---- GIVEN INFORMATION

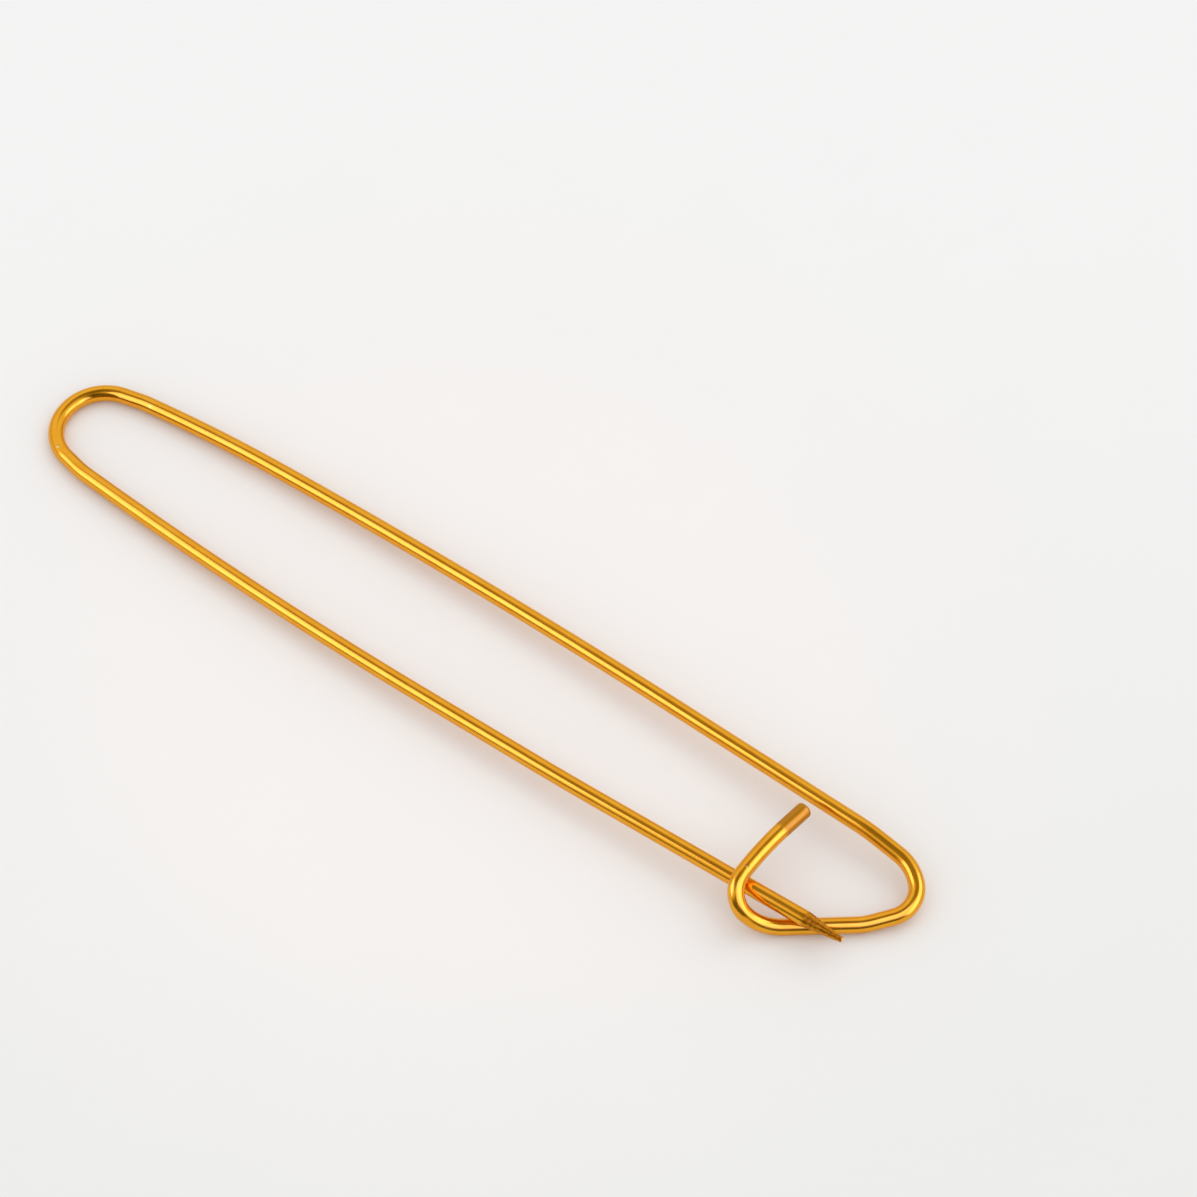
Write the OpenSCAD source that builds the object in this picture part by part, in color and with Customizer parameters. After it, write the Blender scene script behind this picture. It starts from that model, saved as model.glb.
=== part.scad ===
// Stitch holder: one length of round drawn wire bent into a long clasp pin.
// Millimetres. X runs along the holder, from the spring bend to the catch, and Z is up.
// It lies on the plane z = 0 on its spring bend and its rest bar, with the hook side up.
// "Along" is measured from the centreline of the spring bend, "across" from its middle.
// The needle arm is on the negative side and the back arm on the positive side.

/* [Wire] */
// Diameter of the drawn wire
wire_d = 2.5; // [2.2:0.1:2.7]
// Gap between the needle and the rest bar under it
rest_gap = 0.3; // [0.2:0.05:0.6]
// Gap allowed between the needle and the hook over it, where the hook is still climbing
hook_gap = 0.4; // [0.3:0.05:0.8]

/* [Spring bend] */
// Centreline radius of the spring bend
spring_r = 7.15; // [6.6:0.05:7.8]
// Angle at which the needle arm leaves the spring bend, in degrees
needle_flare = 13.25; // [11:0.25:15]
// Angle at which the back arm leaves the spring bend, in degrees
back_flare = 12.5; // [11:0.25:15]
// Centreline radius of the easing bend at each shoulder
shoulder_r = 14; // [10:1:16]
// Distance along to the shoulders
shoulder_x = 9.2; // [8.8:0.1:10]

/* [Needle arm] */
// Distance along to the middle of the strong bow
needle_bow_x = 44.5; // [42:0.5:48]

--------

* **WORK INSTRUCTIONS**: Set down, exactly as written, each line of the data from its opening line through the one containing "the positive side.". Output nothing more.

* **WRITTEN RESPONSE**:
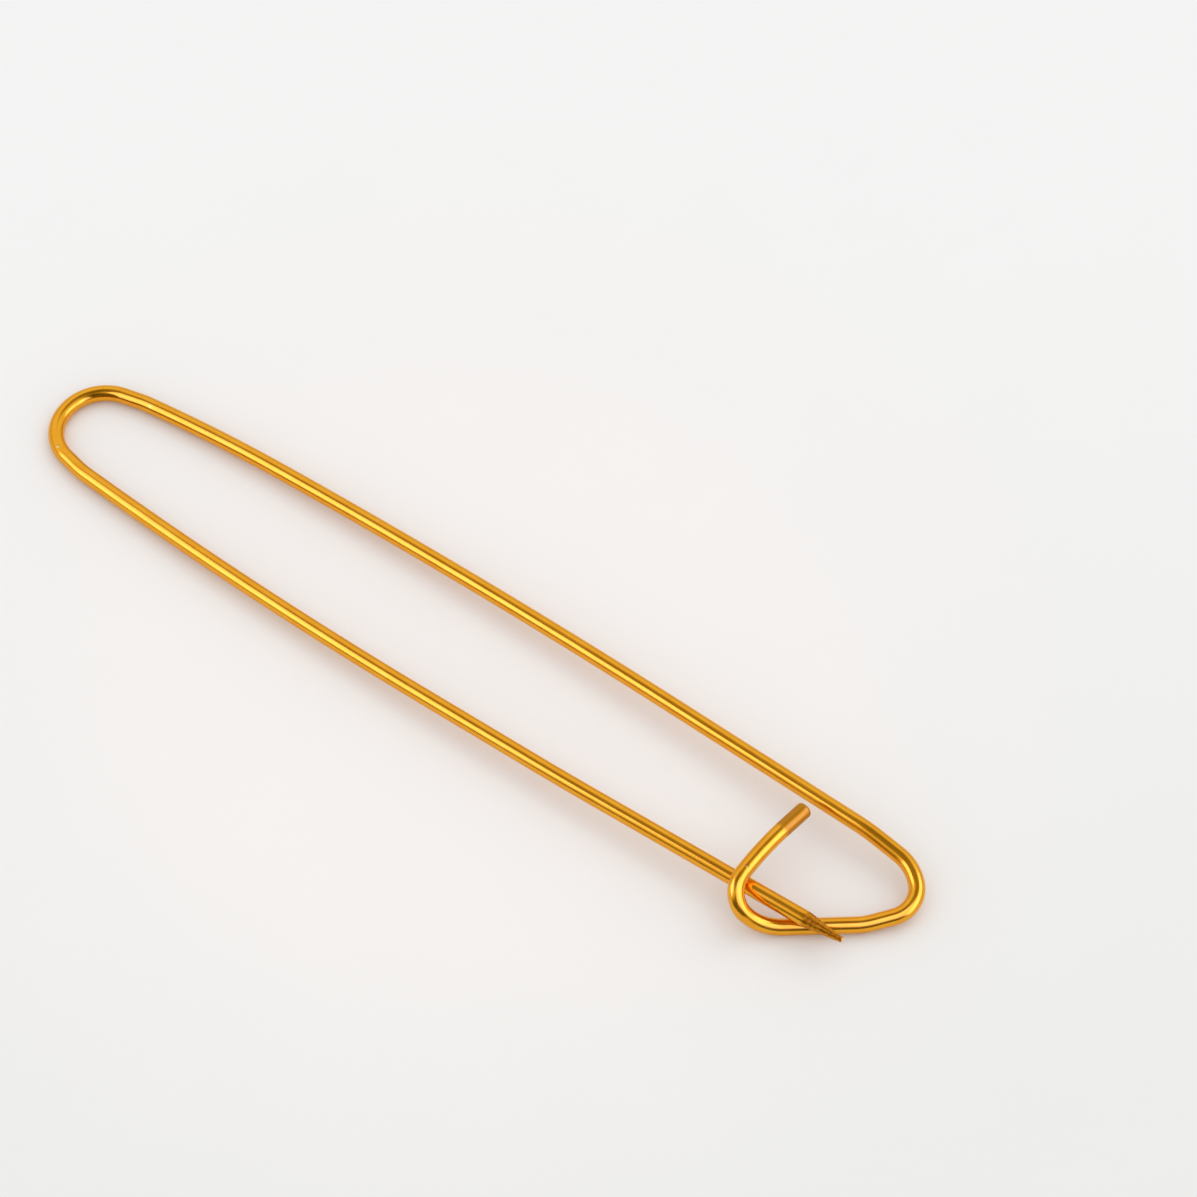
Write the OpenSCAD source that builds the object in this picture part by part, in color and with Customizer parameters. After it, write the Blender scene script behind this picture. It starts from that model, saved as model.glb.
=== part.scad ===
// Stitch holder: one length of round drawn wire bent into a long clasp pin.
// Millimetres. X runs along the holder, from the spring bend to the catch, and Z is up.
// It lies on the plane z = 0 on its spring bend and its rest bar, with the hook side up.
// "Along" is measured from the centreline of the spring bend, "across" from its middle.
// The needle arm is on the negative side and the back arm on the positive side.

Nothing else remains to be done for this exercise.